+++ DATA SECTION

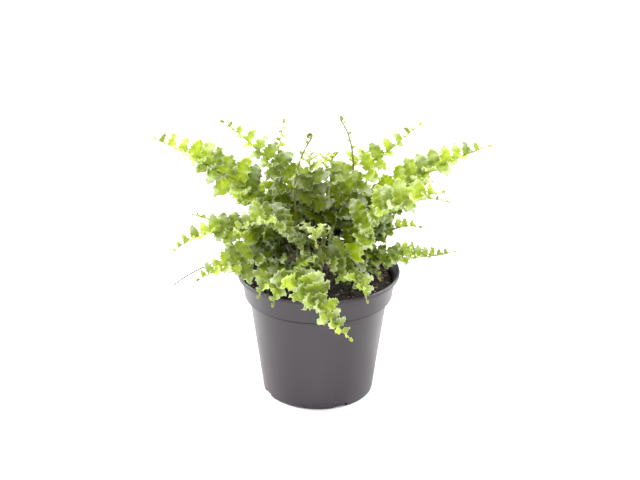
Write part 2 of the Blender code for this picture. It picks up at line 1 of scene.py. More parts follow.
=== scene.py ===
# %% [markdown]
# # A potted ruffled fern, dressed around its solid model
#
# The solid model holds every piece at its real size: a tapered nursery pot, its soil,
# 32 fronds and a wiry runner. This lesson dresses it. The fronds get thin leaflets
# with ruffled, toothed edges, the pot gets its smooth moulded skin, and the soil gets
# crumbs and bark. Nothing here moves a solid piece: each new piece stands where the
# solid one is and takes its place in the picture.

# %% Load the solid model as a fixed frame
import math
import random
from collections import namedtuple

import bmesh
import bpy
from mathutils import Matrix, Vector, noise
from mathutils.bvhtree import BVHTree


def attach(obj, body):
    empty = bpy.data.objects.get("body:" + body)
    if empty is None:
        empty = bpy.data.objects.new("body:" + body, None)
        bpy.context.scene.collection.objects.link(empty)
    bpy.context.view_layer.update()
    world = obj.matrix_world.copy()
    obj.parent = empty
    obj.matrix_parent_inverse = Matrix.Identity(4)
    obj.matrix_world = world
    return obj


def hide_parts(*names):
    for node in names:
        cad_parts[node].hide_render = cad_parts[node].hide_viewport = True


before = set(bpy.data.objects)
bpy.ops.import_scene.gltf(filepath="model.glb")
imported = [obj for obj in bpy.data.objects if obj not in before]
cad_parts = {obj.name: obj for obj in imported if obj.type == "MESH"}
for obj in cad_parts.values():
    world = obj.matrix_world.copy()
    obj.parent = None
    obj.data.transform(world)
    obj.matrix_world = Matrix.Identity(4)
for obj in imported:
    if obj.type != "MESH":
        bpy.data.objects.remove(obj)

MM = 0.001
UP = Vector((0, 0, 1))
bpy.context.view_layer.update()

# %% [markdown]
# ## The camera
#
# The photograph looks down on the pot at about 23 degrees with a long lens, so the
# lip is a flat ellipse and the pot's sides hardly converge. The focal length is kept
# in pixels of the 640-pixel picture, which is how it was measured on the lip, the
# collar and the foot, and is turned into millimetres of a 36 mm sensor.

# %% Place the camera
IMAGE_WIDTH = 640
FOCAL_PIXELS = 1638.4
SENSOR_WIDTH = 36.0
CAMERA_ELEVATION = math.radians(22.66)
CAMERA_ROLL = 0.007
CAMERA_DISTANCE = 1.2
CAMERA_TARGET = Vector((0.0009, 0, 0.1187))


def place_object(name, data):
    placed = bpy.data.objects.new(name, data)
    bpy.context.scene.collection.objects.link(placed)
    return placed


def make_camera():
    data = bpy.data.cameras.new("camera")
    data.sensor_width = SENSOR_WIDTH
    data.lens = FOCAL_PIXELS / IMAGE_WIDTH * SENSOR_WIDTH
    camera = place_object("camera", data)
    back = Vector((0, -math.cos(CAMERA_ELEVATION), math.sin(CAMERA_ELEVATION)))
    place = Matrix.Translation(CAMERA_TARGET + back * CAMERA_DISTANCE)
    tilt = Matrix.Rotation(math.radians(90) - CAMERA_ELEVATION, 4, "X")
    camera.matrix_world = place @ tilt @ Matrix.Rotation(CAMERA_ROLL, 4, "Z")
    bpy.context.scene.camera = camera
    print("camera lens, mm:", round(data.lens, 1))


make_camera()

# %% [markdown]
# ## Short helpers for shader nodes
#
# Every finish below is a small graph of nodes. Spelling out each node takes many
# lines, so a few helpers feed a socket, add the common nodes, and give a shader its
# colour, roughness and relief.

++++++

(PROBLEM TO WORK ON) Copy out exactly the lines from the one with "bpy.data.objects.remove(obj)" through the one with "return placed", counting both ends, and no other lines.

(COMPLETE RESPONSE)
        bpy.data.objects.remove(obj)

MM = 0.001
UP = Vector((0, 0, 1))
bpy.context.view_layer.update()

# %% [markdown]
# ## The camera
#
# The photograph looks down on the pot at about 23 degrees with a long lens, so the
# lip is a flat ellipse and the pot's sides hardly converge. The focal length is kept
# in pixels of the 640-pixel picture, which is how it was measured on the lip, the
# collar and the foot, and is turned into millimetres of a 36 mm sensor.

# %% Place the camera
IMAGE_WIDTH = 640
FOCAL_PIXELS = 1638.4
SENSOR_WIDTH = 36.0
CAMERA_ELEVATION = math.radians(22.66)
CAMERA_ROLL = 0.007
CAMERA_DISTANCE = 1.2
CAMERA_TARGET = Vector((0.0009, 0, 0.1187))


def place_object(name, data):
    placed = bpy.data.objects.new(name, data)
    bpy.context.scene.collection.objects.link(placed)
    return placed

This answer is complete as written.